Thursday, January 2, 2014

Achtung! The inmate is filing a lawsuit.

If you are sitting in jail and feel aggrieved, why not file a lawsuit? You can, but the courts know what you're up to. This is why they pay close attention to prisoner civil rights claims in assuring they do not clog up the federal courts.

The case is Faulk v. Fisher, a summary order decided on November 21. Faulk is locked up in the big house. One day after he filed an internal grievance, some corrections officers filed misbehavior reports against him. These reports, if true, can result in discipline against the inmate. The state concedes that filing the grievance is protected conduct under the First Amendment. "[S]o the only issue is whether Faulk has produced sufficient evidence to raise a question of material fact about whether his successful grievance was a 'substantial or motivating factor' in the disciplinary charges."

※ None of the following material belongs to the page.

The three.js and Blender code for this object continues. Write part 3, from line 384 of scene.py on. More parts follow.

Now, if plaintiff was not an inmate, he might have a good case, at least on paper. Immediate retaliation looks like First Amendment retaliation. But not here. The Court of Appeals (Hall, Livingston and Sack) says, "“[P]risoner retaliation claims are easily fabricated, and ... pose a substantial risk of unwarranted judicial intrusion into matters of general prison administration.' Accordingly, while we have held that temporal proximity between protected conduct and an adverse action constitutes circumstantial evidence of retaliation, we have consistently required some further evidence of retaliatory animus before permitting a prisoner to proceed to trial on a retaliation claim."

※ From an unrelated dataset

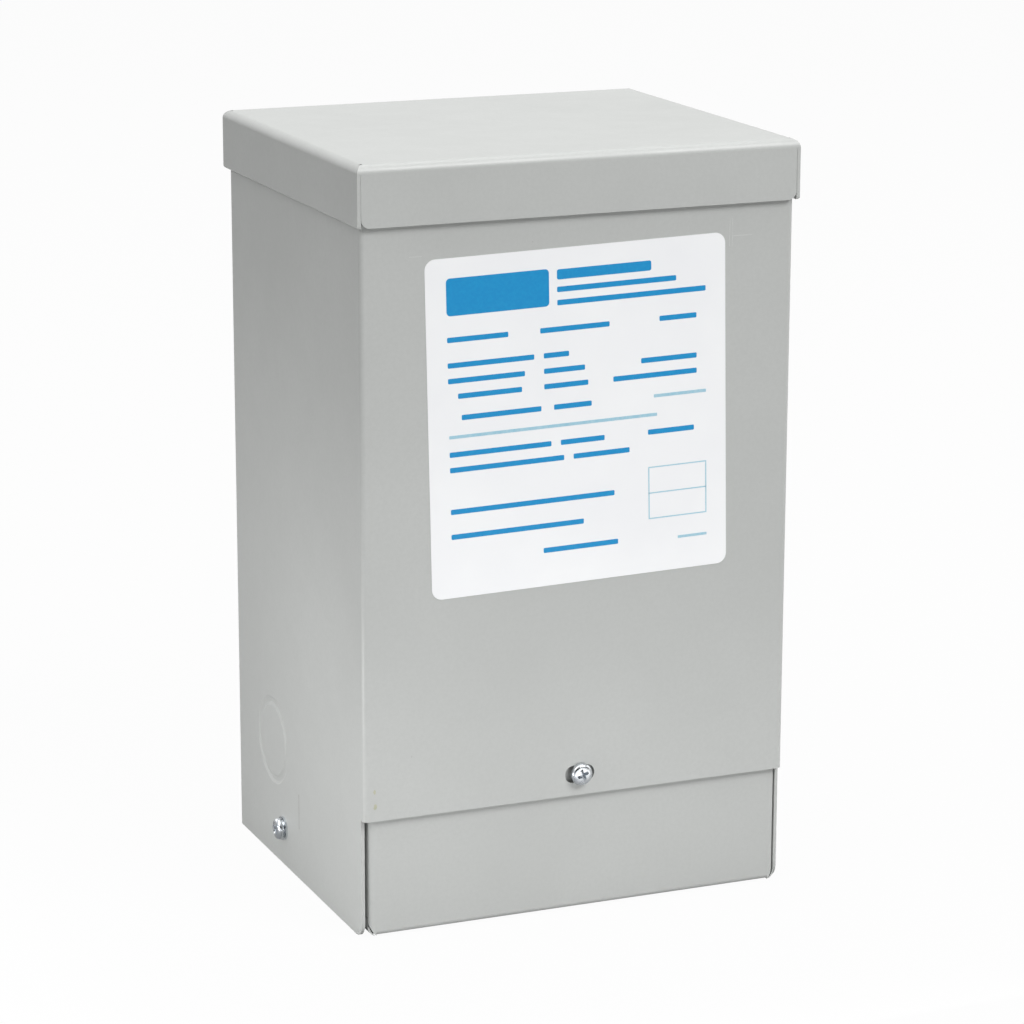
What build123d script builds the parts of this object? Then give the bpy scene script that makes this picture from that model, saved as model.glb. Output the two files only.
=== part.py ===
from build123d import *
import math
import os

# General purpose transformer in a small wall case: potted core and coil above, wiring compartment below.
# Millimetres. +Z is up and the front panel faces -Y. The origin is on the floor, mid case.

# Case
height = 232.0
sheet = 1.0
case_width = 136.8
case_depth = 117.1
case_back = 58.5
bend = 1.5
panel_bottom = 37.2
rear_flange = 15.0
foot_radius = 5.0
foot_setback = 2.6

# Lid
lid_side_gap = 0.15
lid_front_gap = 0.6
lid_back_gap = 0.5
lid_skirt = 18.0
lid_bend = 2.6
lid_seam = 0.15
lid_seam_depth = 0.12
lid_clearance = 1.0
lid_end_radius = 2.6
lid_tip_radius = 0.8
lid_edge_bevel = 0.45
relief_inset_x = 2.1
relief_inset_y = 2.9
relief_radius = 0.55

# Wiring cover, a pan that fills the opening under the front panel
cover_recess = 1.8
cover_lift = 0.75
cover_top = 50.0
cover_side_gap = 0.58
cover_shift = 0.43
cover_bend = 2.2
cover_flange = 8.0
cover_slit = 0.35
cover_tab = 20.0
corner_rise = 5.6
corner_bulge = 1.75

# Inside
shelf_bottom = 58.0
shelf_flange = 10.0
block_chamfer = 0.5
screw_space = 6.0

# Knockouts, concentric for half inch and three quarter inch conduit
knockout_y = 23.5
knockout_z = 38.4
slug_radius = 11.1
ring_radius = 14.1
ring_sink = 0.4
ring_slope = 0.9

# Screws with pan heads, and the clinch nuts they turn in
screw_shank = 1.75
screw_length = 9.5
head_radius = 3.4
head_height = 2.4
washer_radius = 3.75
washer_height = 0.6
nut_radius = 3.6
nut_height = 2.6
thread_gap = 0.05
front_screw_x = 0.79
front_screw_z = 43.95
slot_x = 0.59
slot_z = 43.85
slot_length = 9.6
slot_width = 5.4
side_screw_y = 14.4
side_screw_z = 12.0

# Back panel with its two raised mounting pads
panel_margin = 4.2
pad_height = 2.4
pad_width = 28.0
pad_low = 9.0
pad_high = 208.0
mount_spacing_x = 76.2
mount_low = 22.0
mount_spacing_z = 165.1
mount_hole = 3.6
mount_slot = 12.0
keyhole_radius = 6.5
keyhole_drop = 13.0

# Lid rivets
rivet_x = 60.0
rivet_z = 222.0
rivet_radius = 1.6
rivet_head = 3.2
rivet_rise = 1.0

# Rating label
label_width = 94.9
label_height = 100.8
label_radius = 3.2
label_thickness = 0.15
label_x = -0.41
label_z = 154.15
label_turn = 1.22

half_width = case_width / 2
front = case_back - case_depth
back = case_back
flange_back = back - sheet
lid_half_width = half_width + lid_side_gap + sheet
lid_front = front - lid_front_gap - sheet
lid_back = back + lid_back_gap + sheet
lid_under = height - sheet
case_top = lid_under - lid_clearance
mount_x = mount_spacing_x / 2
mount_high = mount_low + mount_spacing_z
cover_face = front + cover_recess
cover_half_width = half_width - sheet - cover_side_gap


def block(x0, x1, y0, y1, z0, z1):
    """A box between two corners."""
    return Pos((x0 + x1) / 2, (y0 + y1) / 2, (z0 + z1) / 2) * Box(x1 - x0, y1 - y0, z1 - z0)


def bent_sheet(plane, points, outer_radius, length):
    """A folded sheet: its middle line, thickened to the sheet and drawn out along the plane's normal."""
    line = FilletPolyline(*points, radius=outer_radius - sheet / 2)
    return extrude(plane * trace(line, sheet), amount=length)


def hole_x(x0, x1, y, z, radius):
    """A round bar along X."""
    return Pos((x0 + x1) / 2, y, z) * Rot(0, 90, 0) * Cylinder(radius, x1 - x0)


def hole_y(y0, y1, x, z, radius):
    """A round bar along Y."""
    return Pos(x, (y0 + y1) / 2, z) * Rot(90, 0, 0) * Cylinder(radius, y1 - y0)


def slot_y(y0, y1, x, z, length, width, turn=0):
    """An obround bar along Y, its long side along X, or along Z when turned a quarter."""
    return Pos(x, y1, z) * extrude(Plane.XZ * Rot(0, 0, turn) * SlotOverall(length, width), amount=y1 - y0)


def rounded_plate(plane, length, width, radius, thickness):
    """A flat plate with rounded corners."""
    return extrude(plane * RectangleRounded(length, width, radius), amount=thickness)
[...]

It is true that "Faulk has introduced circumstantial evidence of retaliation: his 'excellent' disciplinary history prior to his successful grievance, and the two misbehavior reports issued by corrections officers Michael Gian and Jacob Lukaszek the day after Faulk succeeded on his grievance." But, the Court of Appeals says, "he can point to no more." While one corrections counselor did make reference to plaintiff's grievance and warned him against filing more, that counselor had nothing to do with the disciplinary measures against plaintiff. The officers who filed the misbehavior reports against plaintiff were not the target of plaintiff's prior grievance. Plaintiff alleges that one corrections officer "used" another to file the report against plaintiff, but that kind of conclusory allegation cannot save a prisoners' rights claim. More broadly, officers who made hostile comments to plaintiff did not appear to do so because of his grievance. And, the misbehavior reports against plaintiff were evidently substantiated.

The claim thus fails. The Court of Appeals does not often affirmatively tell us that it wants inmates to corroborate their retaliation claims, but it does so here. Since plaintiff cannot satisfy the corroboration test, he case dies on the vine.